After applying the best optimized “fuel–clutch coordination” curve, the fuel consumption is reduced by an average of 0.39%, the maximum vehicle impact is reduced by 35.6%, the maximum sliding friction power is reduced to 5.93% of the original, and the power interruption speed is reduced by 8.75%. Therefore, it has a good performance in terms of fuel economy, comfort, and power performance.
5. Conclusions and Future Work
This study proposes a multi-objective optimization framework for clutch engagement strategies based on the Deep Deterministic Policy Gradient (DDPG) algorithm, aiming to enhance vehicle power performance, fuel economy, and driving comfort in a coordinated manner. By integrating a high-fidelity vehicle longitudinal dynamics model with a detailed clutch state transition mechanism, a reinforcement learning simulation environment was constructed to accurately simulate real-world driving conditions and driver behavior. A hybrid reward function was designed, incorporating multiple competing objectives such as sliding friction power, power interruption, and jerk in a weighted form to achieve effective balance among different performance metrics.
Experimental results indicate that the proposed DDPG-based control strategy significantly improves the overall performance of the clutch engagement process: sliding friction power is reduced by 94.07%, power interruption speed is decreased by 8.75%, maximum jerk is lowered by 35.6%, and average fuel consumption per 100 km is also reduced by 0.39%. This demonstrates the effectiveness of the strategy in multi-objective optimization, achieving a good balance among key performance indicators.
Through systematic sensitivity analysis of the reward function weights, it was found that the overall performance is optimal when the fuel economy weight is 0.3 and the power performance weight is 0.5 (Scheme P5E3), achieving excellent comprehensive performance without significantly sacrificing any single performance indicator. This conclusion provides a practical reference for the calibration of performance targets in the clutch control systems of commercial vehicles, especially in scenarios where both driving quality and fuel efficiency are key requirements.
The main contributions of this study include: first, the development of a novel DDPG-driven optimization framework integrating throttle-clutch coordination mechanisms; second, the design of a multi-objective reward structure that fully reflects real-world driving requirements; and third, the validation of the proposed method’s consistent improvement in multiple performance metrics through high-fidelity simulation. It is important to note the scope of the training conditions for this study. The DDPG agent was trained and evaluated on a specific, standardized shift scenario to validate the core methodology. The reference speed profile for the driver model was a uniform acceleration, and training focused solely on optimizing the control actions for a single upshift event occurring at approximately 68 km/h. This approach allowed for a controlled analysis of the algorithm’s capability to improve shift quality. While this demonstrates the potential of the framework, it is recognized that the generalizability of the policy to diverse driving cycles (e.g., urban, highway) and varying initial states requires further investigation. Ensuring robustness across a wider operating envelope is a key objective for subsequent research.

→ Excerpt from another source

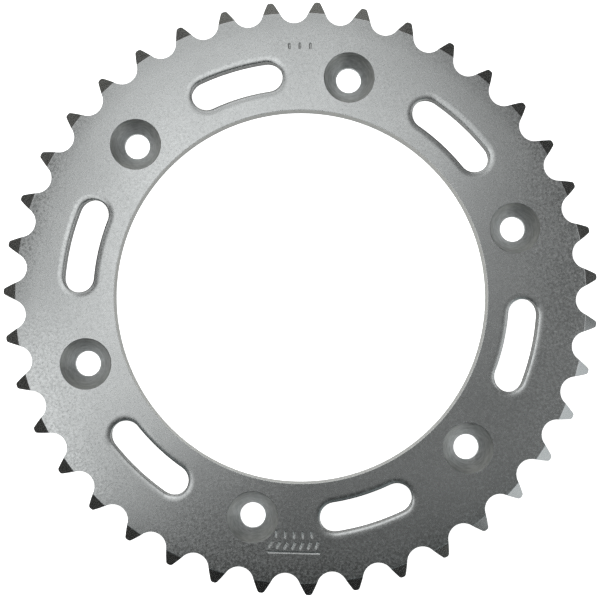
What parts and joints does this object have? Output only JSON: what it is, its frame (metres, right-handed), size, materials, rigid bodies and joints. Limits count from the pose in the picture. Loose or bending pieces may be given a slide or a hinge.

Despite the positive experimental results, the current study still has certain limitations, including the idealized assumption of actuators, incomplete coverage of dynamic uncertainties, and external disturbances (such as changes in road gradient and extreme thermal conditions). While the simulation results demonstrate the strong potential of the proposed method, this study has certain limitations that must be addressed for practical implementation. The current simulation environment does not account for critical real-world factors such as clutch temperature variations (which affect friction coefficient and thermal deformation) and changes in road gradient (which alter vehicle load torque). These disturbances could significantly impact the performance and robustness of the learned control policy. Therefore, future work will explicitly focus on enhancing the system’s robustness. This will involve: (1) integrating a high-fidelity thermal model of the clutch into the simulation environment; (2) introducing external disturbances, including varying road profiles and load conditions, during training; and (3) exploring robust or adaptive reinforcement learning techniques to ensure consistent performance under uncertainty. The final validation will be conducted through Hardware-in-the-Loop (HIL) testing and ultimately, real vehicle experiments. A limitation of the current study is the absence of a direct quantitative comparison with other control strategies, such as finely-tuned PID controllers, Model Predictive Control (MPC), or alternative reinforcement learning algorithms. The primary focus of this work was to establish the feasibility of the DDPG-based framework as a novel alternative to traditional experimental calibration for clutch–throttle coordination. Future work will include a comprehensive comparative analysis against these benchmark strategies to rigorously evaluate the relative advantages, computational efficiency, and performance trade-offs of the proposed method.
In summary, this study provides an innovative and feasible technical pathway for intelligent clutch control based on deep reinforcement learning, offering both theoretical significance and engineering value in the optimization of vehicle powertrains. The methodology presented in this study, centered on a DDPG-driven optimization framework, demonstrates significant potential for generalizability and scalability. While the current validation is focused on a specific dry clutch model, the core architecture—comprising a vehicle simulation environment, a multi-objective reward function, and an agent optimizing continuous control parameters—is inherently flexible. This suggests its potential applicability to other types of transmission systems (e.g., automated manual transmissions) and to the coordinated control of power sources in hybrid electric vehicles. The practical validation of this potential on diverse powertrain systems constitutes a key and necessary direction for our future work. in addition, future research will explore systematic methodologies, such as Pareto front analysis or automated hyperparameter optimization, to more rigorously determine the optimal reward function weights for specific vehicle performance targets.